§ Work required: Output every line below exactly.

※

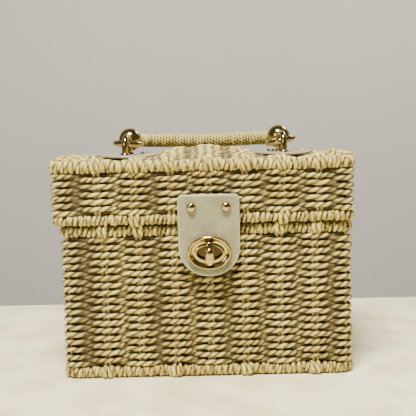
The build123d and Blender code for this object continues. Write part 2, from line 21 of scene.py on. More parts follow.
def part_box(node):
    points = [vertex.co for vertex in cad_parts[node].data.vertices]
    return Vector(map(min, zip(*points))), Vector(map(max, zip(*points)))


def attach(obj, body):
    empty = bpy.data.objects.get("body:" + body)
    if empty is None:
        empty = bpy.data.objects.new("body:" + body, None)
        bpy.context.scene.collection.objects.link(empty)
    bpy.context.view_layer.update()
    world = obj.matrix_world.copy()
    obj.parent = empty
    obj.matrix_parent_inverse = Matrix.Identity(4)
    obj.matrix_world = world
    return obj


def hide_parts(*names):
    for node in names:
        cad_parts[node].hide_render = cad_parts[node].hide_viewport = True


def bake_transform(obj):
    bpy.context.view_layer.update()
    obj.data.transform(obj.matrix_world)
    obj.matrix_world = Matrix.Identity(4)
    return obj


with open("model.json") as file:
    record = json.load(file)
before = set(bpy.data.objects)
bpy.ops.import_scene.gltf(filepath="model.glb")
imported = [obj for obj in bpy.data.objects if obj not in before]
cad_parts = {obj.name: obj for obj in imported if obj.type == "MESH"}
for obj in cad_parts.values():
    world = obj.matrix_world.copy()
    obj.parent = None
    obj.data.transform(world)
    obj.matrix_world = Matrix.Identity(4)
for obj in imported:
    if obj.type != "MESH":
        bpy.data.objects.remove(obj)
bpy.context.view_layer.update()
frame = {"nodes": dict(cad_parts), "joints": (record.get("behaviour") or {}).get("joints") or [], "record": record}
MM = 0.001  # the lengths below are in millimetres, and meshes are in metres
rng = np.random.default_rng(7)


def box_mm(node):
    """Lowest and highest corner of a CAD node, in millimetres."""
    low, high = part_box(node)
    return np.array(low) / MM, np.array(high) / MM


def placed(name, data):
    """A new object in the scene that holds the given data."""
    made = bpy.data.objects.new(name, data)
    bpy.context.scene.collection.objects.link(made)
    return made


def hinge_point(joint_name):
    """A point on a joint's axis, in millimetres."""
    joint = next(j for j in frame["joints"] if j["name"] == joint_name)
    return np.array(joint["pos_m"]) / MM


# %% [markdown]
# ## Meshes from whole arrays
#
# Each piece is worked out as a grid of points and handed to Blender in one go. A tube's grid has
# one row for each step along its path. A closed path joins its last row to its first, and an open
# one gets a flat cap at each end.

# %% A mesh from grids
TINT = "tint"  # a tone for each length of cord
FIBRE = "fibre"  # the place on a cord: distance along it, and the direction round it
SHADE = "shade"  # 0 in the open and 1 deep in a groove or between two cords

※

§ Output of the task:
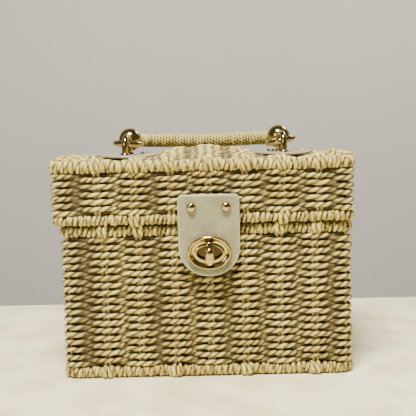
The build123d and Blender code for this object continues. Write part 2, from line 21 of scene.py on. More parts follow.
def part_box(node):
    points = [vertex.co for vertex in cad_parts[node].data.vertices]
    return Vector(map(min, zip(*points))), Vector(map(max, zip(*points)))


def attach(obj, body):
    empty = bpy.data.objects.get("body:" + body)
    if empty is None:
        empty = bpy.data.objects.new("body:" + body, None)
        bpy.context.scene.collection.objects.link(empty)
    bpy.context.view_layer.update()
    world = obj.matrix_world.copy()
    obj.parent = empty
    obj.matrix_parent_inverse = Matrix.Identity(4)
    obj.matrix_world = world
    return obj


def hide_parts(*names):
    for node in names:
        cad_parts[node].hide_render = cad_parts[node].hide_viewport = True


def bake_transform(obj):
    bpy.context.view_layer.update()
    obj.data.transform(obj.matrix_world)
    obj.matrix_world = Matrix.Identity(4)
    return obj


with open("model.json") as file:
    record = json.load(file)
before = set(bpy.data.objects)
bpy.ops.import_scene.gltf(filepath="model.glb")
imported = [obj for obj in bpy.data.objects if obj not in before]
cad_parts = {obj.name: obj for obj in imported if obj.type == "MESH"}
for obj in cad_parts.values():
    world = obj.matrix_world.copy()
    obj.parent = None
    obj.data.transform(world)
    obj.matrix_world = Matrix.Identity(4)
for obj in imported:
    if obj.type != "MESH":
        bpy.data.objects.remove(obj)
bpy.context.view_layer.update()
frame = {"nodes": dict(cad_parts), "joints": (record.get("behaviour") or {}).get("joints") or [], "record": record}
MM = 0.001  # the lengths below are in millimetres, and meshes are in metres
rng = np.random.default_rng(7)


def box_mm(node):
    """Lowest and highest corner of a CAD node, in millimetres."""
    low, high = part_box(node)
    return np.array(low) / MM, np.array(high) / MM


def placed(name, data):
    """A new object in the scene that holds the given data."""
    made = bpy.data.objects.new(name, data)
    bpy.context.scene.collection.objects.link(made)
    return made


def hinge_point(joint_name):
    """A point on a joint's axis, in millimetres."""
    joint = next(j for j in frame["joints"] if j["name"] == joint_name)
    return np.array(joint["pos_m"]) / MM


# %% [markdown]
# ## Meshes from whole arrays
#
# Each piece is worked out as a grid of points and handed to Blender in one go. A tube's grid has
# one row for each step along its path. A closed path joins its last row to its first, and an open
# one gets a flat cap at each end.

# %% A mesh from grids
TINT = "tint"  # a tone for each length of cord
FIBRE = "fibre"  # the place on a cord: distance along it, and the direction round it
SHADE = "shade"  # 0 in the open and 1 deep in a groove or between two cords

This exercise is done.